The unemployment rate in Canada reached a record low of 5.8% in early 2008. In other words, in its long history of measuring unemployment, Statistics Canada had never found the unemployment rate to be this low. By December 2008, the unemployment rate had moved higher, to 6.6%, not as good as things were earlier in the year, but still lower than the annual unemployment rate in every year from 1976 to 2005 inclusive. The annual rate in 2006 was 6.3% and in 2007 it was 6.0%.

Some further perspective. Canada did suffer through major recessions in the early 1980s and in the early 1990s. In 1982, the unemployment rate rose to 11.0% from 7.6%in the previous year. It peaked at 12.0% in 1983, and did not fall to its pre-recession level again until 1989. In 1991, the unemployment rate rose to 10.3% from 8.1% in the previous year and it took until 1999 to lower unemployment to the 1991 level.

The bottom line: with an unemployment rate of 6.6% in December, we are nowhere near the depths of previous recessions.

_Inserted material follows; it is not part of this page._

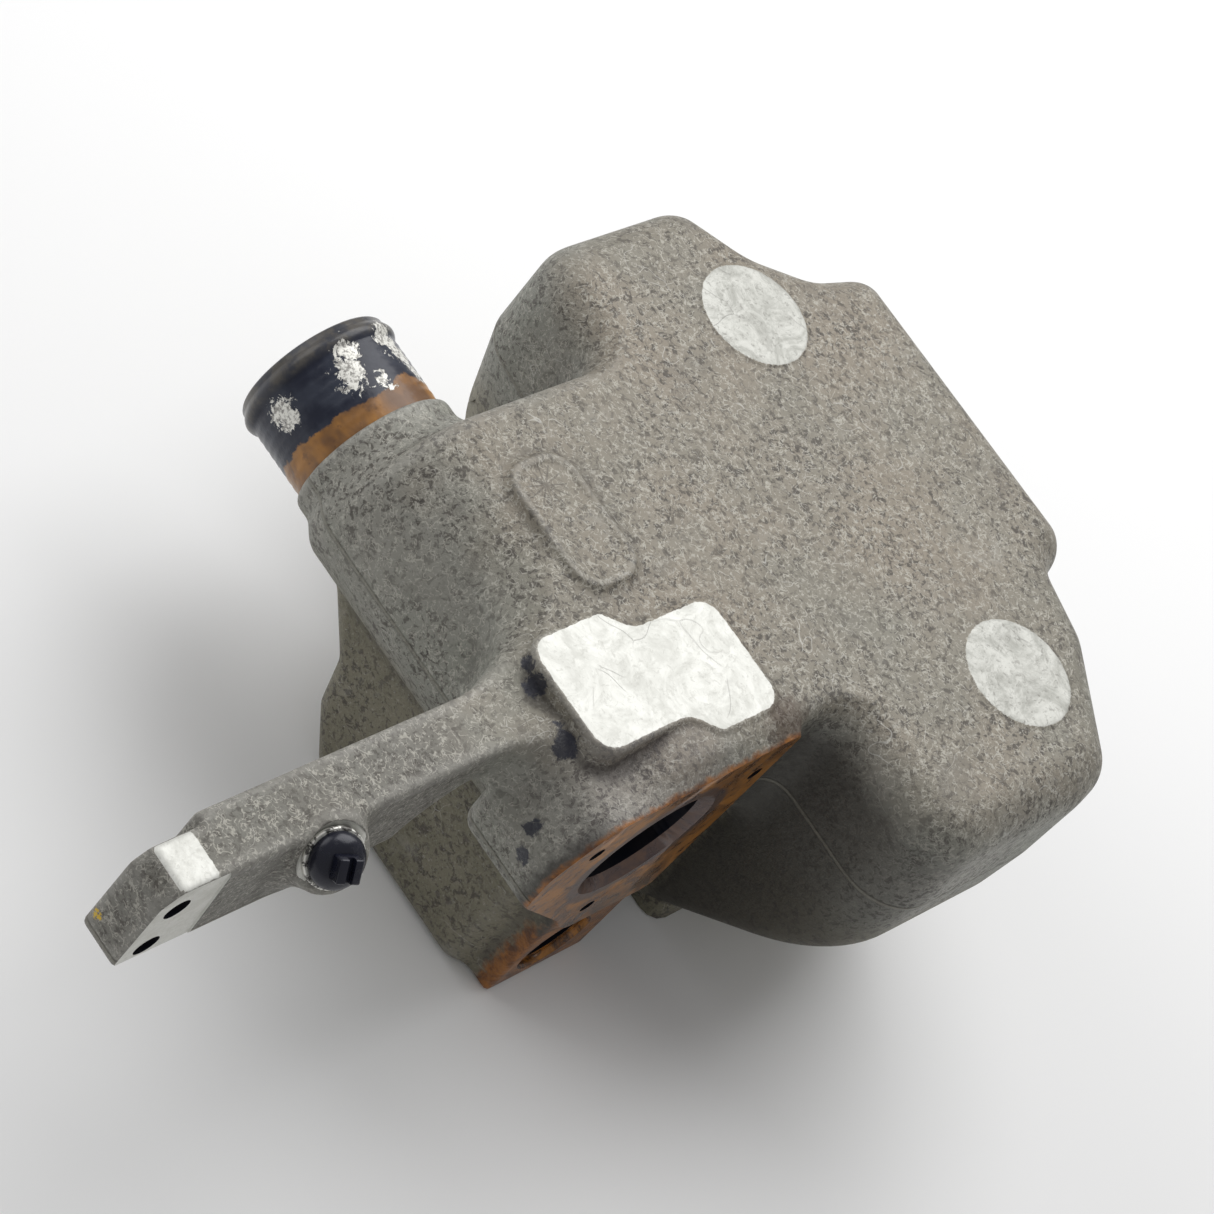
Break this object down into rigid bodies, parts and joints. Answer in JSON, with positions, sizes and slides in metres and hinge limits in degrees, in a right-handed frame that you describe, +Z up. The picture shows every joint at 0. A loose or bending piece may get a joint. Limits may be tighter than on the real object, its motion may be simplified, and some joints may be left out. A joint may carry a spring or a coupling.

A major rationale cited by the parties calling for massive increases in federal government spending is declining economic activity in the U.S.A., the major buyer of Canada's exports. Yesterday's National Post ( January 13, 2008, page FP3; please scroll to the end of the following two-page article with the heading of "Milk" http://www.financialpost.com/story.html?id=1170081) has an insightful commentary by Terence Corcoran debunking the claims of economic disaster in the U.S. He notes that the U.S. unemployment rate of 7.2% in December 2008 is far blow the highest level experienced by the U.S. in the past 25 years (over 10% in the early 1980s).

Implications for the January 2009 federal budget: some further stimulation of the the economy is required, but it should not be massive. And the stimulation should be applied in carefully measured amounts over the upcoming quarters in a manner that allows it to be reduced if the economy proves to be more robust than the pessimists are predicting.

Saturday, January 10, 2009

Coming Soon

This blog will focus on how governments in Canada spend taxpayers' money. The intent is to provide data and facts that are under-reported, or not reported at all, in the main stream media. The purpose is to provide accurate and useful information for use in public policy discussions.

I also plan to pose questions to readers when my research and analysis has yet to uncover what I think might be an important aspect of an issue. The hope is that the feedback received will help me fill in those blanks.



At this stage I foresee two main types of postings. The most frequent will be short posts highlighting new facts and data. The second will be lengthier background pieces on issues. These I plan to update on a regular basis as new information becomes available.



This is my first attempt at blogging. I have a lot to learn about its technical aspects so please bear with me through start-up. Suggestions for technical enhancements are welcome.